The hire worked well for Unita, Muekalia added. Manafort secured a meeting for Savimbi with Reagan and Congress approved funding until the elections in 1992.

“We were paying $600,000 [to Manafort], but we ended up getting up $40m over a period over four years, so it was a pretty good return on that investment. And you cannot really assess the political value of having Washington diplomatically involved in that effort to bring peace and bring the parties to a negotiating table.”

Elias Isaac, Angola country director at the Open Society Initiative for Southern Africa, argued that Angola was a victim of the cold war in which lobbyists played a part. “PR businesses are there to exploit situations and make money out of it,” he said. “They are not charity organisations, so they help themselves by becoming millionaires. Did Angola benefit? I have serious doubts.

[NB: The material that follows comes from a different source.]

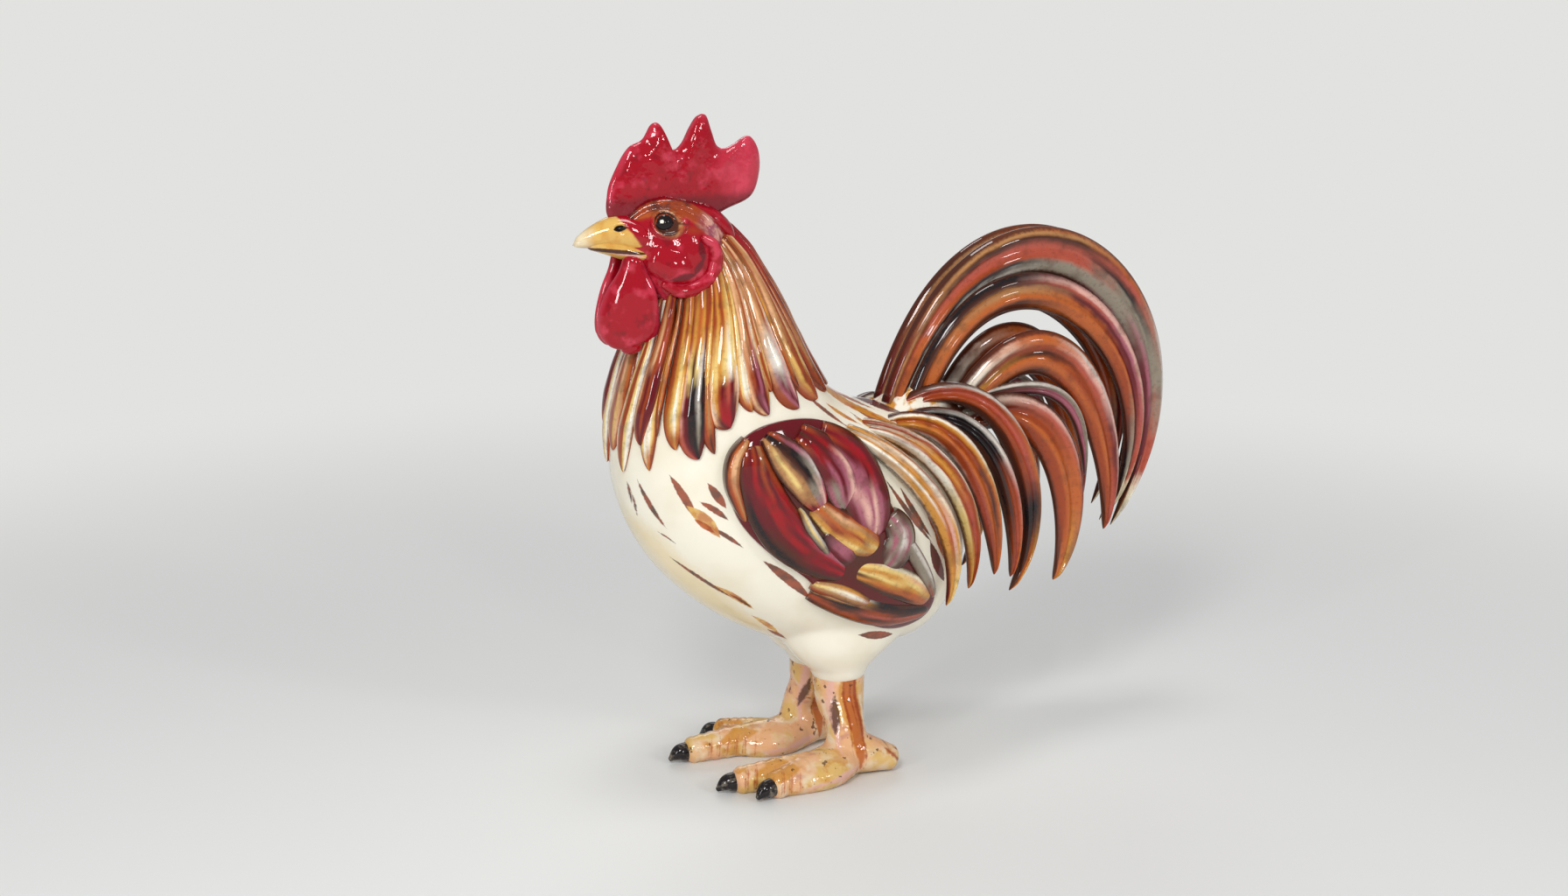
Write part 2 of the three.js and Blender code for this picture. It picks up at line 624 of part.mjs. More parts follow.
const sickles = [
  { name: 'tail_sickle_outer', colour: paint.tan, width: 22, rootShare: 0.5, widest: 0.42, steps: 13,
    run: [[52, -4, 166], [105, -5, 306], [241, -5, 199], [171, -5, 96]] },
  { name: 'tail_sickle_inner', colour: paint.coral, width: 18, rootShare: 0.75, widest: 0.45, steps: 12,
    run: [[63, -5, 160], [98, -8, 274], [218, -8, 186], [168, -8, 104]] },
  { name: 'tail_middle_arc', colour: paint.rust, width: 21, rootShare: 0.7, widest: 0.3, steps: 10,
    run: [[84, -7, 158], [134, -15, 232], [172, -15, 142], [162, -13, 97]] },
  { name: 'tail_slender_feather', colour: paint.grey, width: 7, rootShare: 0.8, widest: 0.4, thickness: 6,
    steps: 7, run: [[92, -9, 166], [138, -17, 180], [147, -18, 156], [148, -17, 126]] },
  { name: 'tail_lower_arc', colour: paint.coral, width: 20, rootShare: 0.7, widest: 0.35, steps: 9,
    run: [[88, -9, 156], [134, -21, 178], [148, -21, 106], [131, -19, 77]] },
  { name: 'covert_upper', colour: paint.umber, width: 12, rootShare: 0.7, widest: 0.5, steps: 10,
    run: [[58, -6, 166], [102, -25, 192], [132, -25, 112], [105, -23, 76]] },
  { name: 'covert_lower', colour: paint.black, width: 11, rootShare: 0.6, widest: 0.5, steps: 8,
    run: [[56, -10, 160], [92, -31, 173], [109, -30, 114], [103, -27, 84]] },
  { name: 'saddle_rear', colour: paint.honey, width: 13, rootShare: 0.5, widest: 0.5, steps: 8,
    run: [[42, -15, 160], [70, -38, 172], [92, -36, 125], [91, -33, 88]] },
  { name: 'saddle_middle', colour: paint.rust, width: 11, rootShare: 0.6, widest: 0.5, steps: 8,
    run: [[28, -22, 162], [55, -46, 160], [82, -42, 122], [76, -36, 84]] },
  { name: 'saddle_front', colour: paint.ochre, width: 11, rootShare: 0.6, widest: 0.5, steps: 8,
    run: [[17, -30, 162], [39, -50, 152], [73, -46, 116], [62, -41, 79]] },
];
const besideTail = [bodyWithGap, tailRootWithGap, wingWithGap, capeWithGap, middleGap];
const laid = [];
for (const feather of sickles) {
  const piece = withoutOffcuts(cut(sickle(feather), ...besideTail, ...laid));
  laid.push(sickle(feather, seatGap));
  addPair(feather.name, piece, feather.colour);
}

// Legs: each is one hand-pressed casting of shank, instep, heel spur and two front toes on a flat sole.
// Places on the ground are given as [x, distance from the middle plane].
const soleCut = solid(new THREE.BoxGeometry(2 * overallLength, 2 * overallLength, 40).translate(0, 0, -20));
const stances = [
  { name: 'left', hand: -1, ankle: [20, 25], instep: [4, 31], heel: [40, 30], toes: [[-33, 27], [-21, 39]] },
  { name: 'right', hand: 1, ankle: [17, 18], instep: [0, 16], heel: [38, 21], toes: [[-39, 17], [-17, 34]] },
];

function leg({ hand, ankle, instep, heel, toes }, grow = 0) {
  const over = ([x, y], z) => place(x, hand * y, z);
  const halfway = ([x, y]) => [(instep[0] + x) / 2, (instep[1] + y) / 2];
  const hip = thighSpacing / 2;
  const thighEnd = [over([legX, hip], hemHeight + 10), over([legX, hip * 1.1], 34)];
  const shank = limb([...thighEnd, over(ankle, 21), over(ankle, 8)], {
    width: [shankTopDiameter, shankTopDiameter * 0.92, ankleDiameter, ankleDiameter * 1.45],
    depth: [shankTopDiameter, shankTopDiameter * 0.88, ankleDiameter * 0.85, ankleDiameter * 1.2],
    steps: 5,
    sides: 10,
    grow,
  });
  const toeFork = [(toes[0][0] + toes[1][0]) / 2 + forkSetback, (toes[0][1] + toes[1][1]) / 2];
  const foot = limb([over(ankle, 8), over(instep, 5.5), over(toeFork, 4.5)], {
    width: [19, 17, 12.5],
    depth: [0.7, 1, 0.85].map((share) => share * footWidth),
    steps: 4,
    sides: 10,
    grow,
  });
  const toe = (tip) => limb([over(instep, 7), over(halfway(tip), 6.5), over(tip, toeDiameter * 0.42)], {
    width: [1.3, 1.15, 1].map((share) => share * toeDiameter),
    steps: 3,
    sides: 8,
    grow,
  });
  const spurMiddle = [(ankle[0] + heel[0]) / 2, (ankle[1] + heel[1]) / 2];
  const spur = limb([over(ankle, 11), over(spurMiddle, 8.5), over(heel, 6)], {
    width: [1.9, 1.4, 0.95].map((share) => share * toeDiameter),
    depth: [0.75, 0.7, 0.5].map((share) => share * footWidth),
    steps: 4,
    sides: 8,
    grow,
  });
  return joined([shank, foot, ...toes.map(toe), spur].map(solid));
}

function claw({ hand, instep }, [x, y]) {
  const [reachX, reachY] = [x - instep[0], y - instep[1]];
  const length = Math.hypot(reachX, reachY);
  const step = (distance, z) => {
    const share = distance / length;
    return place(x + reachX * share, hand * (y + reachY * share), z);
  };
  const rise = toeDiameter * 0.4;
  return solid(limb([step(0, rise), step(clawLength * 0.6, rise), step(clawLength, rise * 0.45)],
    { width: [clawDiameter, clawDiameter * 0.95, clawDiameter * 0.3], steps: 3, sides: 8 }));
}
for (const stance of stances) {
  add(`leg_${stance.name}`, geometryOf(cut(leg(stance), bodyWithGap, soleCut)), paint.flesh);
  const legWithGap = leg(stance, seatGap);
  ['inner', 'outer'].forEach((toe, i) => {
    const piece = cut(claw(stance, stance.toes[i]), legWithGap, soleCut);
    add(`claw_${toe}_${stance.name}`, geometryOf(piece), paint.black);
  });
}

add('body', geometryOf(cut(bodyOutside(), cavity, vent)), paint.cream);
add('head', geometryOf(headSolid), paint.crimson);
add('hackle_cape', geometryOf(cape), paint.honey);
add('comb', geometryOf(comb), paint.crimson);
add('beak_upper', geometryOf(upperBeakSolid), paint.ochre);
add('beak_lower', geometryOf(lowerBeakSolid), paint.ochre);
add('tail_root', geometryOf(tailRootSolid), paint.cream);
addPair('wattle', wattleSolid, paint.crimson);
addPair('earlobe', earlobeSolid, paint.crimson);
addPair('eye', solid(eyeball()), paint.black);
addPair('wing', wingSolid, paint.wine);

// The origin is under the middle of the bird, on the ground.
const extent = new THREE.Box3().setFromObject(bird);
bird.position.x = -(extent.min.x + extent.max.x) / 2;

export default bird;
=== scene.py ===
"""A glazed slip-cast rooster, built over its solid frame.

Forms are drawn in millimetres on a side view, as in the frame's own drawing, and turned into metres when a
mesh is made. The bird looks towards -X, its left side faces -Y and it stands on z = 0.
"""

import bpy
import numpy as np
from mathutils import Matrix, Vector


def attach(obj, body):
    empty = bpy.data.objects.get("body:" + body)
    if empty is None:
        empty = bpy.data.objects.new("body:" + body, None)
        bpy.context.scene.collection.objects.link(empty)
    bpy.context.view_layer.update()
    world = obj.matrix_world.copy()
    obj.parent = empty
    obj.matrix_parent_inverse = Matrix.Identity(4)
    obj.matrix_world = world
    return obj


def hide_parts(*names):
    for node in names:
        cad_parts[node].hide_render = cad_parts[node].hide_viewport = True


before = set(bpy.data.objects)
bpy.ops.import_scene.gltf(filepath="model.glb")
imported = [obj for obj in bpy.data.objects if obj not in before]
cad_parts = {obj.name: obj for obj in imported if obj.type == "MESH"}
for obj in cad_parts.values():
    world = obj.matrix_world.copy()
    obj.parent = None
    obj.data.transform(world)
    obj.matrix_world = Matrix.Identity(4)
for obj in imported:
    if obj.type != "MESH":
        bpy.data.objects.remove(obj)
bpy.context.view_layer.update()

bl_info = {
    "name": "Ceramic rooster",
    "version": (1, 0, 0),
    "blender": (4, 5, 0),
    "location": "3D View > Sidebar > Rooster",
    "description": "Builds a glazed slip-cast rooster over its solid frame",
    "category": "Add Mesh",
}

MM = 0.001
DRAWING_MIDDLE = 49.95  # x on the side view that lies at the frame's origin
LEFT, RIGHT = -1, 1     # sign of y on each side of the bird


# Lines and forms

def unit(vectors):
    """Each vector divided by its own length."""
    return vectors / np.linalg.norm(vectors, axis=-1, keepdims=True)


def through(points, at):
    """A smooth line through points, read at shares of its run: between two points a cubic that leaves each
    one along the line from its neighbour before to its neighbour after."""
    points = np.asarray(points, float)
    scaled = np.clip(np.asarray(at, float), 0, 1) * (len(points) - 1)
    first = np.minimum(scaled.astype(int), len(points) - 2)
    part = (scaled - first)[..., None]
    before, here, ahead, after = (points[np.clip(first + step, 0, len(points) - 1)] for step in (-1, 0, 1, 2))
    leave, arrive = (ahead - before) / 2, (after - here) / 2
    return (here + leave * part + (3 * (ahead - here) - 2 * leave - arrive) * part ** 2
            + (2 * (here - ahead) + leave + arrive) * part ** 3)


def closed_through(points, at):
    """The same line through points that close on themselves."""
    points = np.asarray(points, float)
    wrapped = np.concatenate([points[-2:], points, points[:3]])
    count = len(points)
    return through(wrapped, (2 + np.asarray(at) * count) / (count + 4))


def cubic(run, at):
    """A cubic curve with two handles, and its heading."""
    a, b, c, d = (np.asarray(point, float) for point in run)
    t = np.asarray(at, float)[..., None]
    place = (1 - t) ** 3 * a + 3 * (1 - t) ** 2 * t * b + 3 * (1 - t) * t ** 2 * c + t ** 3 * d
    heading = (1 - t) ** 2 * (b - a) + 2 * (1 - t) * t * (c - b) + t ** 2 * (d - c)
    return place, unit(heading)


def smooth(run, at):
    """A smooth line through points, and its heading."""
    at, near = np.asarray(at, float), 0.01
    return through(run, at), unit(through(run, at + near) - through(run, at - near))


def leaf(along, root_share, widest, roundness):
    """Width of a leaf along its length: from its root's share to full at the widest place, then round to its
    tip."""
    rising = root_share + (1 - root_share) * np.sin(np.pi / 2 * np.minimum(along / widest, 1))
    past = np.clip((along - widest) / (1 - widest), 0, 1)
    return np.where(along < widest, rising, (1 - past ** 2) ** roundness)


def signed_power(value, power):
    """The size of a value raised to a power, with the value's own sign."""
    return np.sign(value) * np.abs(value) ** power


class Form:
    """A rounded form drawn from the side. At each station its skin is an oval that runs from a point on the
    back line to a point on the belly line, as wide as the station's share of the form's width."""

    def __init__(self, width, fullness, start, end, stations):
        self.width, self.fullness = width, fullness
        self.start, self.end = (np.array([x, 0, z], float) for x, z in (start, end))
        self.back = np.array([back for back, belly, share in stations], float)
        self.belly = np.array([belly for back, belly, share in stations], float)
        self.share = np.array([[share] for back, belly, share in stations], float)

    def section(self, along):
        """A station's middle, its upward axis, and half the height and width of its oval."""
        back, belly = through(self.back, along), through(self.belly, along)
        rise = np.linalg.norm(back - belly, axis=-1) / 2
        half = through(self.share, along)[..., 0] * self.width / 2
        return (back + belly) / 2, (back - belly) / (2 * rise[..., None]), rise, half

    def point(self, along, turn, lift=0):
        """The skin at a station: the middle, plus the upward axis times the oval's cosine, with the oval's
        sine as y. The turn is 0 on the back line and pi on the belly line."""
        middle, up, rise, half = self.section(along)
        height = signed_power(np.cos(turn), self.fullness) * (rise + lift)
        beside = signed_power(np.sin(turn), self.fullness) * (half + lift)
        return np.stack([middle[..., 0] + up[..., 0] * height, beside,
                         middle[..., 1] + up[..., 1] * height], -1)

    def half_width(self, x, z):
        """Half the form's width behind points of the side view. The station whose oval holds each point is
        found by halving the run, and the oval's equation gives the width there."""
        x, z = np.broadcast_arrays(np.asarray(x, float), np.asarray(z, float))
        low, high = np.zeros(x.shape), np.ones(x.shape)

        def ahead(along):
            middle, up, *_ = self.section(along)
            return up[..., 0] * (z - middle[..., 1]) - up[..., 1] * (x - middle[..., 0])

        forwards = np.sign(ahead(low))
        for _ in range(24):
            between = (low + high) / 2
            further = ahead(between) * forwards > 0
            low, high = np.where(further, between, low), np.where(further, high, between)
        middle, up, rise, half = self.section((low + high) / 2)
        level = np.abs((x - middle[..., 0]) * up[..., 0] + (z - middle[..., 1]) * up[..., 1]) / rise
        inside = np.clip(1 - level ** (2 / self.fullness), 0, 1)
        return half * inside ** (self.fullness / 2)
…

“I am sure that the US benefitted because both Namibia and South Africa became independent and Angola still has one of the most ruthless regimes in the world which does not respect human rights and does not believe in effective democracy. I would invite Paul and Riva to come to Angola and make their arguments here so that we understand on what basis are they saying these crazy fallacies.”

Muekalia, a US citizen, said he would have trouble voting for Trump because of his positions on race relations and foreign policy. But he added: “The Paul Manafort I knew has a moral compass.

“My expectation is that his coming onboard this train is going to have a positive impact on Trump’s leadership.”